Verdict In Favor Of Insured Homeowner Reversed For Improper Jury Instructions

Tred R. Eyerly | Insurance Law Hawaii | September 24, 2018

The appellate court reversed the jury verdict in favor of the homeowners based upon improper instructions purporting to impose a duty to adjust the claim and how to construe a contract. Citizens Prop. Ins. Corp. v Mendoza, 2018 Fla. App. LEXIS 9497 (Fla. Ct. App. July 5, 2018).

The insureds incurred water damage to their home caused by a water heater leak. After a claim was filed, the insurer sent an adjuster to investigate the claim. The insurer denied the claim due to an exclusion for constant or repeated seepage or leakage.

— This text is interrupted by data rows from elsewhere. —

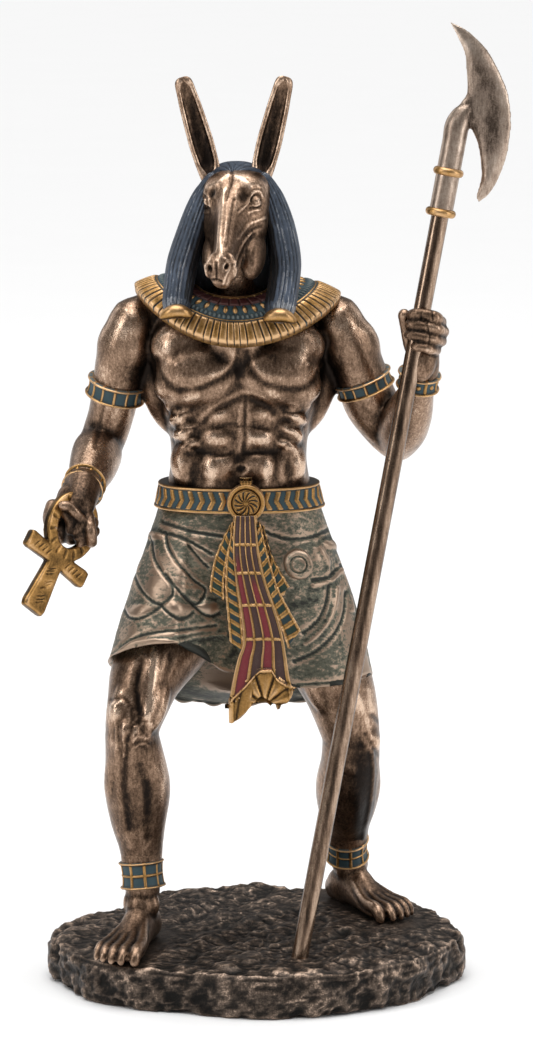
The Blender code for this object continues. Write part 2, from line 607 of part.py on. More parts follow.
def figure():
    clay = bmesh.new()
    torso(clay)
    arm(clay, RIGHT_UPPER_ARM, RIGHT_FOREARM, -1)
    arm(clay, LEFT_UPPER_ARM, LEFT_FOREARM, 1)
    leg(clay, RIGHT_THIGH, RIGHT_SHIN, LEG_FRONT)
    leg(clay, LEFT_THIGH, LEFT_SHIN, LEG_FRONT)
    foot(clay, Vector((-30, -5, 0)), Vector((-40, -42, 0)), 1)
    foot(clay, Vector((24.5, 40, 0)), Vector((46, 8, 0)), -1)
    left_fist(clay)
    right_fist(clay)
    head(clay)
    wig(clay)
    collar(clay)
    kilt(clay)
    belt(clay)
    apron(clay)
    bands(clay)
    made = solid("figure", clay, "bronze")
    merge = made.modifiers.new("merge", "REMESH")
    merge.mode = "VOXEL"
    merge.voxel_size = CLAY_GRAIN
    soften = made.modifiers.new("soften", "SMOOTH")
    soften.factor = 0.5
    soften.iterations = CLAY_SMOOTHING
    thin = made.modifiers.new("thin", "DECIMATE")
    thin.ratio = FIGURE_TRIANGLES_SHARE
    thin.use_collapse_triangulate = True
    for name in EAR_ROOTS:
        add(made, ear(name))
    cut(made, rod("fist_bore", FIGURE_HEIGHT * 0.5, FIGURE_HEIGHT * 1.1, SHAFT_RADIUS + SEAT_GAP, "bronze"))
    cut(made, ankh_solid("fist_slot", SEAT_GAP))
    ground = bmesh.new()
    below = Matrix.Translation((0, 0, BASE_THICKNESS + SEAT_GAP - FIGURE_HEIGHT / 2))
    bmesh.ops.create_cube(ground, size=FIGURE_HEIGHT, matrix=below)
    cut(made, solid("sole_plane", ground, "bronze"))
    return made


def ankh_solid(name, grow=0.0):
    """The ankh as one bar: loop, side arms and foot. Grow swells it all round, for the slot in the fist."""
    crossing, rise, arm, out = ankh_axes()
    half = ANKH_THICKNESS / 2 + grow
    bar = ANKH_BAR / 2 + grow
    long, wide = ANKH_LOOP_LENGTH / 2, ANKH_LOOP_WIDTH / 2
    centre = crossing + rise * (long + ANKH_BAR * 0.6)
    clay = bmesh.new()
    turns, sides = 28, 8
    loops = []
    for i in range(turns):
        turn = math.tau * i / turns
        ray = (rise * math.cos(turn) * wide + arm * math.sin(turn) * long).normalized()
        middle = centre + rise * math.cos(turn) * long + arm * math.sin(turn) * wide
        loops.append([
            clay.verts.new(middle + ray * bar * math.cos(a) + out * half * math.sin(a))
            for a in (math.tau * (k + 0.5) / sides for k in range(sides))
        ])
    for a, b in zip(loops, loops[1:] + loops[:1]):
        for i in range(sides):
            j = (i + 1) % sides
            clay.faces.new((a[i], a[j], b[j], b[i]))
    loop = solid(name, clay, "gold")
    for label, way, length, root, end in (
        ("foot", -rise, ANKH_FOOT, 1.5, 2.15), ("arm_a", arm, ANKH_ARM, 1.15, 1.4), ("arm_b", -arm, ANKH_ARM, 1.15, 1.4),
        ("neck", rise, ANKH_BAR, 1.2, 1.2),
    ):
        across = way.cross(out).normalized()
        bar_clay = bmesh.new()
        rings = []
        for share, wide in ((-0.12, root), (0.15, root), (0.92, end), (1.0, end * 0.86)):
            middle = crossing + way * length * share
            thick = half * (1.0 if share < 0.95 else 0.8)
            if share > 0.95:
                middle += way * grow
            rings.append([middle + across * bar * wide * a + out * thick * b
                          for a, b in ((1, 0.7), (0.75, 1), (-0.75, 1), (-1, 0.7), (-1, -0.7), (-0.75, -1), (0.75, -1), (1, -0.7))])
        skin(bar_clay, rings)
        add(loop, solid(name + "_" + label, bar_clay, "gold"))
    return loop


def staff_shaft():
    made = rod("staff_shaft", -SHAFT_SEAT_DEPTH + SEAT_GAP, SHAFT_LENGTH, SHAFT_RADIUS, "shaft_bronze")
    edge = made.modifiers.new("edge", "BEVEL")
    edge.width = SHAFT_DIAMETER * 0.06
    edge.segments = 1
    edge.limit_method = "ANGLE"
    return made


# The blade's outline, across and along the shaft from its top ring, as shares of the blade's length
BLADE_LENGTH = 0.0508
BLADE_RISE = 0.0011
BLADE_OUTER = [(-0.160, 0.832), (-0.032, 0.786), (0.088, 0.704), (0.186, 0.588), (0.254, 0.480), (0.296, 0.354),
               (0.312, 0.234), (0.312, 0.112), (0.288, -0.016), (0.252, -0.108), (0.204, -0.164)]
BLADE_INNER = [(0.180, -0.130), (0.190, -0.024), (0.172, 0.062), (0.130, 0.174), (0.060, 0.262), (-0.030, 0.300),
               (-0.010, 0.370), (0.018, 0.444), (-0.004, 0.552), (-0.036, 0.660), (-0.100, 0.754)]


def axe_head():
    """The crescent blade on its socket, with a ring at the socket's mouth and one under the blade."""
    line = shaft_line()
    across = (Vector((1, 0, 0)) - line * line.x).normalized()
    out = line.cross(across).normalized()
    radius = SOCKET_DIAMETER / 2
    mouth = SHAFT_LENGTH - SOCKET_DEPTH
    ring_gap = BLADE_LENGTH * 0.28 - RING_WIDTH
    neck = mouth + ring_gap
    made = rod("axe_head", mouth, neck + BLADE_LENGTH * 0.36, radius, "axe_bronze")
    for label, at in (("mouth", mouth + RING_WIDTH), ("neck", neck)):
        clay = bmesh.new()
        turns, sides = 24, 7
        loops = []
        for i in range(turns):
            ray = across * math.cos(math.tau * i / turns) + out * math.sin(math.tau * i / turns)
            loops.append([
                clay.verts.new(shaft_point(at) + ray * (radius + RING_WIDTH * math.cos(a)) + line * RING_WIDTH * math.sin(a))
                for a in (math.tau * (k + 0.5) / sides for k in range(sides))
            ])
        for a, b in zip(loops, loops[1:] + loops[:1]):
            for i in range(sides):
                j = (i + 1) % sides
                clay.faces.new((a[i], a[j], b[j], b[i]))
        add(made, solid("ring_" + label, clay, "gold"))
    clay = bmesh.new()
    outline = BLADE_OUTER + BLADE_INNER
    inner_count = len(BLADE_INNER)
    middle = []
    for k, (a, b) in enumerate(BLADE_OUTER):
        back = BLADE_INNER[inner_count - 1 - k] if k < inner_count else BLADE_INNER[0]
        middle.append(((a + back[0]) / 2, (b + back[1]) / 2))
    def place(point, height):
        return shaft_point(neck + BLADE_RISE) + (across * point[0] + line * point[1]) * BLADE_LENGTH + out * height
    rim = [clay.verts.new(place(p, 0)) for p in outline]
    top = [clay.verts.new(place(p, BLADE_THICKNESS / 2 * (0.25 if k in (0, len(middle) - 1) else 1)))
           for k, p in enumerate(middle)]
    low = [clay.verts.new(place(p, -BLADE_THICKNESS / 2 * (0.25 if k in (0, len(middle) - 1) else 1)))
           for k, p in enumerate(middle)]
    for spine, way in ((top, 1), (low, -1)):
        for k in range(len(middle) - 1):
            quads = [(rim[k], rim[k + 1], spine[k + 1], spine[k])]
            back_a, back_b = len(outline) - 1 - k, len(outline) - 2 - k
            quads.append((spine[k], spine[k + 1], rim[back_b], rim[back_a]))
            for quad in quads:
                clay.faces.new(quad[::way])
        ends = ((rim[0], spine[0], rim[-1]), (rim[len(middle) - 1], rim[len(middle)], spine[-1]))
        for end in ends:
            clay.faces.new(end[::way])
    add(made, solid("blade", clay, "axe_bronze"))
    bore = rod("socket_bore", mouth - BLADE_LENGTH * 0.2, SHAFT_LENGTH + SEAT_GAP, SHAFT_RADIUS + SEAT_GAP, "axe_bronze")
    cut(made, bore)
    return made


def wave(x, y, seed):
    """Even, repeatable unevenness between -1 and 1."""
    return (math.sin(x * 1.7 + seed) * math.cos(y * 1.3 - seed * 0.7)
            + 0.6 * math.sin(x * 3.9 - y * 2.8 + seed * 1.9) + 0.4 * math.cos(x * 5.3 + y * 6.1 + seed)) / 2


FEET = [((-30, -5), (-40, -42)), ((24.5, 40), (46, 8)), ((14, -32.4), (14, -32.4))]


def clear_of_feet(x, y):
    """0 under the feet and the shaft, rising to 1 away from them."""
    nearest = 1e9
    for start, end in FEET:
        a, b = Vector(start) * MM, Vector(end) * MM
        line = b - a
        share = max(0, min(1, (Vector((x, y)) - a).dot(line) / max(line.length_squared, 1e-12)))
        nearest = min(nearest, (Vector((x, y)) - a - line * share).length)
    return max(0, min(1, (nearest - 11 * MM) / (8 * MM)))


OUTLINE = [
    (64, -4), (60, 14), (53, 29), (43, 44), (28, 49.5), (14.8, 50.5), (-0.9, 54), (-14, 52.5), (-27.5, 49), (-36, 38),
    (-44, 26), (-53, 15), (-59, 5), (-61.5, -6), (-57.5, -19), (-49.5, -32), (-39, -40.5), (-22, -47), (-0.6, -52.5),
    (14, -52), (30, -47.5), (42, -40), (51, -32), (59, -18),
]


def rock_base():
    """A rough slab with an uneven outline, flat underneath and level under the feet."""
    sides = 52
    relief = BASE_THICKNESS * 0.13
    outline = [around([(x / 128 * BASE_WIDTH, y / 108 * BASE_DEPTH, 0) for x, y in OUTLINE], i / sides)
               for i in range(sides)]
    clay = bmesh.new()
    rings = []
    for inset, height in ((0.985, 0.0), (1.0, 0.2), (1.005, 0.5), (1.0, 0.8), (0.98, 0.95)):
        rings.append([
            Vector((p.x, p.y, 0)) * inset * (1 + 0.008 * wave(p.x * 180, p.y * 180, height * 5))
            + UP * BASE_THICKNESS * height for p in outline
        ])
    for inset in (0.91, 0.84, 0.75, 0.64, 0.52, 0.4, 0.28, 0.14):
        ring = []
        for p in outline:
            x, y = p.x * inset, p.y * inset
            lift = relief * wave(x * 110, y * 110, 2) * clear_of_feet(x, y)
            ring.append(Vector((x, y, BASE_THICKNESS + lift)))
        rings.append(ring)
    skin(clay, rings)
    made = solid("rock_base", clay, "dark_bronze")
    seat = rod("shaft_seat", -SHAFT_SEAT_DEPTH, SHAFT_SEAT_DEPTH * 2, SHAFT_RADIUS + SEAT_GAP, "dark_bronze")
    cut(made, seat)
    return made


def build():
    clear_scene()
    rock_base()
    figure()
    staff_shaft()
    axe_head()
    ankh_solid("ankh")


build()
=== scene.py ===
"""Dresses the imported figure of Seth: an animal-headed man in cold-cast bronze with an ankh and an axe.

Shapes are worked in millimetres above the figure's soles, the way that the solids are, and turned into
metres when a piece is finished. Soft masses are merged from overlapping shells on a fine grid, carved
relief is pushed out of their skin, and dress and trim are skins woven from rows of points.
"""

from __future__ import annotations

import json
import logging
import math
import re
from dataclasses import dataclass
from enum import Enum
from typing import Callable, Optional, Sequence, Union

import bmesh
import bpy
import numpy as np
from mathutils import Matrix, Vector

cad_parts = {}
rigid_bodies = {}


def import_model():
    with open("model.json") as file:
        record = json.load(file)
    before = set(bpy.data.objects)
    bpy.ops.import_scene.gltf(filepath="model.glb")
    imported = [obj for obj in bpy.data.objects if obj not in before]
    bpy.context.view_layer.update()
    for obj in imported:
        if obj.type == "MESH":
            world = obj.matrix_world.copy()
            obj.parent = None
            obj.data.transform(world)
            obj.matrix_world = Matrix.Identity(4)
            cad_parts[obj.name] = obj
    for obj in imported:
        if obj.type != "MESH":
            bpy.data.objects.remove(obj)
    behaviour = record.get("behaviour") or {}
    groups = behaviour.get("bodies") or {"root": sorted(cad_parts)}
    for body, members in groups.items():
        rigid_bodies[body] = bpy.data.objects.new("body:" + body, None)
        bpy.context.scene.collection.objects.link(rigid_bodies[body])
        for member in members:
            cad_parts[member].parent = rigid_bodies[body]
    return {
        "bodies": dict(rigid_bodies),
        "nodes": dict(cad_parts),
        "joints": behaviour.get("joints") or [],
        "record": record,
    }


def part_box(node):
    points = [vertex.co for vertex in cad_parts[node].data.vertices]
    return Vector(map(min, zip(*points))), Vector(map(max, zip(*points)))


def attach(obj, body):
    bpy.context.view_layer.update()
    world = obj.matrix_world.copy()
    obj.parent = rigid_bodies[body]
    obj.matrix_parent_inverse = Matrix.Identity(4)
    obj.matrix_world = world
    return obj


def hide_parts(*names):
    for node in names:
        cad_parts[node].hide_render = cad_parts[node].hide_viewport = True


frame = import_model()
LOG = logging.getLogger("seth")
LIFT = 13.3                    # height of the soles above the base's underside, in mm
MM = 0.001
UP = np.array((0.0, 0.0, 1.0))
BACK = np.array((0.0, 1.0, 0.0))
RIGHTWARDS = np.array((1.0, 0.0, 0.0))

Array = np.ndarray
Pixels = Sequence[tuple[float, float]]
Linkable = Union["Wire", float, int, tuple, bool]


def vec(*numbers: float) -> Array:
    """A point or direction as an array."""
    return np.array(numbers, float)


def unit(vector: Array) -> Array:
    """The vector, or each row of vectors, at length 1."""
    length = np.linalg.norm(vector, axis=-1, keepdims=True)
    return vector / np.maximum(length, 1e-12)


def table(text: str) -> tuple[tuple[float, ...], ...]:
    """Rows of numbers from text, with commas inside a row and spaces between rows."""
    return tuple(tuple(float(number) for number in row.split(",")) for row in text.split())


def circle(count: int) -> Array:
    """Angles of even steps once round."""
    return np.linspace(0, math.tau, count, endpoint=False)


def hoop(turn: Array, first: Array, second: Array) -> Array:
    """Points at angles round a middle: first lies at no turn, and second at a quarter of one."""
    return np.outer(np.cos(turn), first) + np.outer(np.sin(turn), second)


def woven_faces(high: int, wide: int, around: bool = True, loop: bool = False) -> list[list[int]]:
    """The faces between rows of points.

    Args:
        high: How many rows there are.
        wide: Points in a row.
        around: Whether each row closes on itself.
        loop: Whether the last row leads back to the first.

    Returns:
        Four point numbers for each face.
    """
    index = np.arange(high * wide).reshape(high, wide)
    beside, above = np.roll(index, -1, axis=1), np.roll(index, -1, axis=0)
    quads = np.stack([index, beside, np.roll(above, -1, axis=1), above], axis=-1)
    quads = quads if loop else quads[:-1]
    return (quads if around else quads[:, :-1]).reshape(-1, 4).tolist()


def outward(mesh: bpy.types.Mesh) -> None:
    """Turns all faces of a mesh outwards.

    Args:
        mesh: A closed mesh.
    """
    work = bmesh.new()
    work.from_mesh(mesh)
    bmesh.ops.recalc_face_normals(work, faces=work.faces)
    work.to_mesh(mesh)
    work.free()


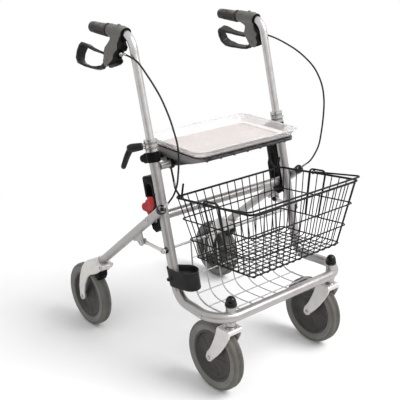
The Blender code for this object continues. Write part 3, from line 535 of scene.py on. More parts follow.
def patchy_effect():
    """Slow and fast variation: Patches for colour and gloss, Grain for a fine height."""
    group, given, result = effect("patches_and_grain", {"Patch Scale": 18.0, "Grain Scale": 900.0},
            ["Patches", "Grain"])
    slow = noise(group, given["Place"], given["Patch Scale"], 4.0, Roughness=0.6)
    fast = noise(group, given["Place"], given["Grain Scale"], 2.0, Roughness=0.5)
    fill(group, result, {"Patches": mask_of(group, slow, 0.3, 0.7), "Grain": fast})
    return group


def edge_effect():
    """A mask of rubbed edges, strongest on convex ones and broken up by noise."""
    group, given, result = effect("rubbed_edges", {"Width": 0.0012, "Amount": 0.6}, ["Rubbed"])
    soft = put(group, "ShaderNodeBevel", {"Radius": given["Width"]}, samples=4)
    here = put(group, "ShaderNodeNewGeometry")
    same = put(group, "ShaderNodeVectorMath", {0: soft.outputs["Normal"], 1: here.outputs["Normal"]},
            operation="DOT_PRODUCT")
    differs = mask_of(group, same.outputs["Value"], 0.98, 0.8)
    broken = mask_of(group, noise(group, given["Place"], 140.0, 4.0), 0.42, 0.62)
    rubbed = reckon(group, "MULTIPLY", differs, broken)
    fill(group, result, {"Rubbed": reckon(group, "MULTIPLY", rubbed, given["Amount"])})
    return group


def scratch_effect():
    """Hairline scratches in a few places."""
    group, given, result = effect("hairlines", {"Scale": 60.0, "Width": 0.006}, ["Lines"])
    swirl = noise(group, given["Place"], given["Scale"], 1.0, Distortion=0.4)
    folded = reckon(group, "ABSOLUTE", reckon(group, "SUBTRACT", swirl, 0.5))
    thin = reckon(group, "LESS_THAN", folded, given["Width"])
    here = mask_of(group, noise(group, given["Place"], 23.0, 0.0), 0.52, 0.66)
    fill(group, result, {"Lines": reckon(group, "MULTIPLY", thin, here)})
    return group


def dust_and_lit_top_effect():
    """Fine dust that gathers on what faces up; where its amount is large it is painted light that lightens
    the tops of things.
    """
    group, given, result = effect("settled_dust_and_lit_top", {"Amount": 0.2}, ["Dust and lit top"], ("Place", "Facing"))
    up = mask_of(group, put(group, "ShaderNodeSeparateXYZ", {"Vector": given["Facing"]}).outputs["Z"], 0.2,
            1.0)
    broken = mask_of(group, noise(group, given["Place"], 45.0, 6.0), 0.35, 0.75)
    settled = reckon(group, "MULTIPLY", up, broken)
    fill(group, result, {"Dust and lit top": reckon(group, "MULTIPLY", settled, given["Amount"])})
    return group


PATCHY = patchy_effect()
EDGES = edge_effect()
HAIRLINES = scratch_effect()
DUST_AND_LIT_TOP = dust_and_lit_top_effect()


def blended(tree, mask, low, high):
    """A colour between two by a mask; each is a grey, a colour or a socket."""
    mix = put(tree, "ShaderNodeMix", {0: mask}, data_type="RGBA")
    for index, colour in ((6, low), (7, high)):
        if isinstance(colour, float):
            colour = (colour, colour, colour)
        fill(tree, mix, {index: colour if isinstance(colour, bpy.types.NodeSocket) else (*colour, 1.0)})
    return mix.outputs[2]


def new_look(name):
    """A material, its tree, its shader and coordinates that move with the piece."""
    look = bpy.data.materials.new(name)
    look.use_nodes = True
    tree = look.node_tree
    return (look, tree, tree.nodes["Principled BSDF"], put(tree, "ShaderNodeTexCoord").outputs)


def finish_look(made, colour, rough, height, distance, plain):
    """The material with colour, roughness, bump and plain numbers on its shader."""
    look, tree, shader, _ = made
    bump = put(tree, "ShaderNodeBump", {"Height": height, "Strength": 1.0, "Distance": distance})
    fill(tree, shader, {"Base Color": colour, "Roughness": rough,
            "Normal": bump.outputs["Normal"], **plain})
    return look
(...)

At trial, the insurer offered testimony that the leak was a continued and repeated seepage of water over a long period of time, which was excluded under the policy, and not a sudden and accidental discharge of water, which would have been covered.

Over the insurer’s objection, the trial judge instructed the jury regarding the insurer’s “duty to adjust” the claim. This included the following:

  •     Every adjuster shall adjust or investigate every claim, damage or loss.
  •     Ethical rules provided that an adjuster shall not approach investigations, adjustments, and settlements in a manner prejudicial to the insured.
  •     Ethical rules also required that the adjuster to make truthful and unbiased reports of the facts after making a complete investigation.

The insureds complained about the way the adjuster denied the claim, asserting that it was a violation of the ethical responsibilities. The verdict form posed this question to the jury: “Did [the insurer] properly exclude the claim from coverage under the policy?” The jury answered no and awarded $22,000 in damages.

The central fact issue for the jury was whether the insureds’ loss fell under the repeated seepage or leakage exclusion of the policy. If so, there was no coverage. If not, there was coverage. The jury instructions and the insureds’ arguments at trial meant that the jury could have decided the case solely because the adjuster did not “do a good job” regardless of whether the incident fell within the policy exclusion. The instructions focused on whether the adjuster “properly investigated” or “properly adjusted” the claim and addressed a code of ethics. While such considerations may be appropriate in a bad faith case, they were inappropriate in a simple breach of contract action.

Accordingly, the case was reversed and remanded for a new trial on the breach of contract claim.